■ What is required
Reproduce the data that follows in its entirety, character for character.

■ Information supplied
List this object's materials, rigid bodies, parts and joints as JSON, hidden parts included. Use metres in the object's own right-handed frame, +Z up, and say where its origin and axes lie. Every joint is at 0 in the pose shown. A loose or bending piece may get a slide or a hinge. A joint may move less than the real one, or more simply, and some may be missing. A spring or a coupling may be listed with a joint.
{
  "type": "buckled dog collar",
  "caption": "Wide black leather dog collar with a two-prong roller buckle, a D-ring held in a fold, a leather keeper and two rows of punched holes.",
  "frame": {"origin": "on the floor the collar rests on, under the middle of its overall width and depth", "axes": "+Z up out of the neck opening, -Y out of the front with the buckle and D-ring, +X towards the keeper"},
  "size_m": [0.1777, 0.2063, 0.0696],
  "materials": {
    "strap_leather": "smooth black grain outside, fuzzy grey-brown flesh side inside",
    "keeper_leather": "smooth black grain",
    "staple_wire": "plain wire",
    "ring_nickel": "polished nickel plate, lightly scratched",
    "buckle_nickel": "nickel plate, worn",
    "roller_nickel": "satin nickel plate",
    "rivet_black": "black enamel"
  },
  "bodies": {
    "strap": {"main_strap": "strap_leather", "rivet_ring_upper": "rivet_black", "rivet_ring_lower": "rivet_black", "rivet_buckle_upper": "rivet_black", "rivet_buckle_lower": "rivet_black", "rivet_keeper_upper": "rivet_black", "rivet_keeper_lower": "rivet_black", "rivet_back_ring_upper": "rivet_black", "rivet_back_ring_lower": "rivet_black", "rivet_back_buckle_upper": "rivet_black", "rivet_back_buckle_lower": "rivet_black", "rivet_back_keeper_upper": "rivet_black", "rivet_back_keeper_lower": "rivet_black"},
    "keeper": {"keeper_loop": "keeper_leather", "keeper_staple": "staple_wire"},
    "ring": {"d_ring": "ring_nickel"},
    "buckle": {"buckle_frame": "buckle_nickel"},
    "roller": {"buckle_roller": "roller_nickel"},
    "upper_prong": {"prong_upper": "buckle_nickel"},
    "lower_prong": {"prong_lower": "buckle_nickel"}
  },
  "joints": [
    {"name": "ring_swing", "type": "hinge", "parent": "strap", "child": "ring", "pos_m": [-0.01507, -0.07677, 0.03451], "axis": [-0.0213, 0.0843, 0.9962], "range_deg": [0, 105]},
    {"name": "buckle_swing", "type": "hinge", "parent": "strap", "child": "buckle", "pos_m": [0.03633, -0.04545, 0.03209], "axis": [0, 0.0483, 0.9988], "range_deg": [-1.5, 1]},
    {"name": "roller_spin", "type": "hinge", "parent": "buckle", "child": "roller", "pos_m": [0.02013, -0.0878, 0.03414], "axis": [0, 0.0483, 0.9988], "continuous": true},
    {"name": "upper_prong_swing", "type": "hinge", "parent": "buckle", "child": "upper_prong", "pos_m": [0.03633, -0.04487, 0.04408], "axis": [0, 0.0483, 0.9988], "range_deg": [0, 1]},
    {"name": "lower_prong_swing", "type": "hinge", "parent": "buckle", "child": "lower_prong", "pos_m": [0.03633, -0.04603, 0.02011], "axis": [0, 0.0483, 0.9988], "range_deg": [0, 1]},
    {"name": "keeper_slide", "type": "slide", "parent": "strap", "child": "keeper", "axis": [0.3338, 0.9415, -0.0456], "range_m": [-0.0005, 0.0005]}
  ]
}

■ Response to this task
List this object's materials, rigid bodies, parts and joints as JSON, hidden parts included. Use metres in the object's own right-handed frame, +Z up, and say where its origin and axes lie. Every joint is at 0 in the pose shown. A loose or bending piece may get a slide or a hinge. A joint may move less than the real one, or more simply, and some may be missing. A spring or a coupling may be listed with a joint.
{
  "type": "buckled dog collar",
  "caption": "Wide black leather dog collar with a two-prong roller buckle, a D-ring held in a fold, a leather keeper and two rows of punched holes.",
  "frame": {"origin": "on the floor the collar rests on, under the middle of its overall width and depth", "axes": "+Z up out of the neck opening, -Y out of the front with the buckle and D-ring, +X towards the keeper"},
  "size_m": [0.1777, 0.2063, 0.0696],
  "materials": {
    "strap_leather": "smooth black grain outside, fuzzy grey-brown flesh side inside",
    "keeper_leather": "smooth black grain",
    "staple_wire": "plain wire",
    "ring_nickel": "polished nickel plate, lightly scratched",
    "buckle_nickel": "nickel plate, worn",
    "roller_nickel": "satin nickel plate",
    "rivet_black": "black enamel"
  },
  "bodies": {
    "strap": {"main_strap": "strap_leather", "rivet_ring_upper": "rivet_black", "rivet_ring_lower": "rivet_black", "rivet_buckle_upper": "rivet_black", "rivet_buckle_lower": "rivet_black", "rivet_keeper_upper": "rivet_black", "rivet_keeper_lower": "rivet_black", "rivet_back_ring_upper": "rivet_black", "rivet_back_ring_lower": "rivet_black", "rivet_back_buckle_upper": "rivet_black", "rivet_back_buckle_lower": "rivet_black", "rivet_back_keeper_upper": "rivet_black", "rivet_back_keeper_lower": "rivet_black"},
    "keeper": {"keeper_loop": "keeper_leather", "keeper_staple": "staple_wire"},
    "ring": {"d_ring": "ring_nickel"},
    "buckle": {"buckle_frame": "buckle_nickel"},
    "roller": {"buckle_roller": "roller_nickel"},
    "upper_prong": {"prong_upper": "buckle_nickel"},
    "lower_prong": {"prong_lower": "buckle_nickel"}
  },
  "joints": [
    {"name": "ring_swing", "type": "hinge", "parent": "strap", "child": "ring", "pos_m": [-0.01507, -0.07677, 0.03451], "axis": [-0.0213, 0.0843, 0.9962], "range_deg": [0, 105]},
    {"name": "buckle_swing", "type": "hinge", "parent": "strap", "child": "buckle", "pos_m": [0.03633, -0.04545, 0.03209], "axis": [0, 0.0483, 0.9988], "range_deg": [-1.5, 1]},
    {"name": "roller_spin", "type": "hinge", "parent": "buckle", "child": "roller", "pos_m": [0.02013, -0.0878, 0.03414], "axis": [0, 0.0483, 0.9988], "continuous": true},
    {"name": "upper_prong_swing", "type": "hinge", "parent": "buckle", "child": "upper_prong", "pos_m": [0.03633, -0.04487, 0.04408], "axis": [0, 0.0483, 0.9988], "range_deg": [0, 1]},
    {"name": "lower_prong_swing", "type": "hinge", "parent": "buckle", "child": "lower_prong", "pos_m": [0.03633, -0.04603, 0.02011], "axis": [0, 0.0483, 0.9988], "range_deg": [0, 1]},
    {"name": "keeper_slide", "type": "slide", "parent": "strap", "child": "keeper", "axis": [0.3338, 0.9415, -0.0456], "range_m": [-0.0005, 0.0005]}
  ]
}